The company said it had no role in the decision to close PT Kizone.

Months before they "unethically" closed shop, the factory's owners told Adidas they could no longer accept its manufacturing orders, the statement said.

The move to drop Adidas goods comes as the Rutgers brand is on the rise, Barcy said, citing the school's enlarged footprint from statewide higher-education restructuring and the university's recent announcement that it would enter the Big Ten.

Demand for Rutgers-logo products is going to go up, Barcy said, and "Adidas will be losing out in the opportunity to take part in that advertising boom."

Rutgers ended its license agreement immediately, said Miranda. The student group received the letter on Tuesday from Barchi, who became the university's 20th president in September.

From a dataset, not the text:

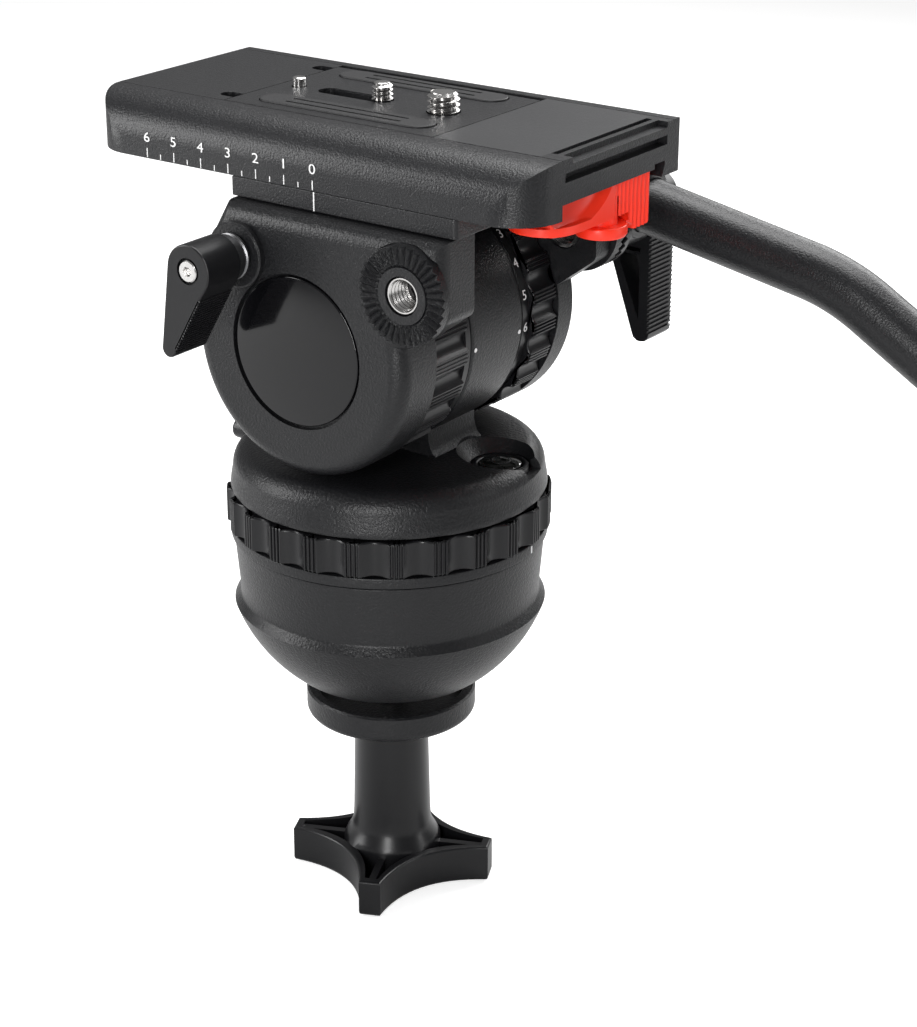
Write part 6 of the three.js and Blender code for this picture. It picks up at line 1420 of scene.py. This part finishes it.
@dataclass
class CameraPlate:
    """The quick-release plate with its strips, pin and camera screws."""

    front: float = -40.8
    rear: float = 32.0
    near: float = -21.7
    far: float = 30.2
    floor: float = 124.3
    top: float = 132.9
    pin: Point2 = (-34.7, 4.1)
    quarter: Point2 = (-4.7, 4.4)
    slot_front: float = -23.7
    three_eighths: Point2 = (17.7, 3.0)

    def build(self) -> None:
        """Builds every piece on the plate."""
        body = Solid.block(self.front, self.rear, self.near, self.far, self.floor, self.top)
        strips = ((-12.62, 25.4, "near"), (24.28, 24.0, "far"))
        cuts = [Solid.prism(strap((-29.4, y), 5.1, (rear - 4.8, y), 5.1), Axis.Z, self.top - 1.3,
                            self.top + OVERRUN) for y, rear, _ in strips]
        slot = ((self.slot_front, self.quarter[1]), self.quarter)
        cuts += [
            Solid.prism(strap(slot[0], 3.35, slot[1], 3.35), Axis.Z, self.floor - OVERRUN,
                        self.top + OVERRUN),
            Solid.prism(strap(slot[0], 6.2, slot[1], 6.2), Axis.Z, self.floor - OVERRUN, 128.2),
            Solid.rod(2.25, self.floor - OVERRUN, self.top + OVERRUN, centre=self.pin, sides=SMALL),
            Solid.rod(4.9, self.floor - OVERRUN, self.top + OVERRUN, centre=self.three_eighths,
                      sides=SMALL),
            Solid.rod(7.8, self.floor - OVERRUN, 128.2, centre=self.three_eighths, sides=SMALL)]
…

In their largest action at Rutgers, members of local chapters of United Students Against Sweatshops held an organizer "boot camp" on Nov. 17 and 18, and staged a protest with a flash mob and picket line at the New Brunswick campus bookstore.

"It definitely has been a relatively quick campaign," said sophomore Hannah Roe of Montclair, N.J., another of the organizers. "We used the action and the boot camp to make sure this wasn't pushed to the sidelines."

Students at other schools in the area have been involved in protests against on-campus vendors.

At Richard Stockton College near Atlantic City, the Student Senate last week formally requested that the school cancel its contract with Chick-fil-A. Students had protested the company's donations to organizations that oppose same-sex marriage and remarks its chief executive made this year about the issue.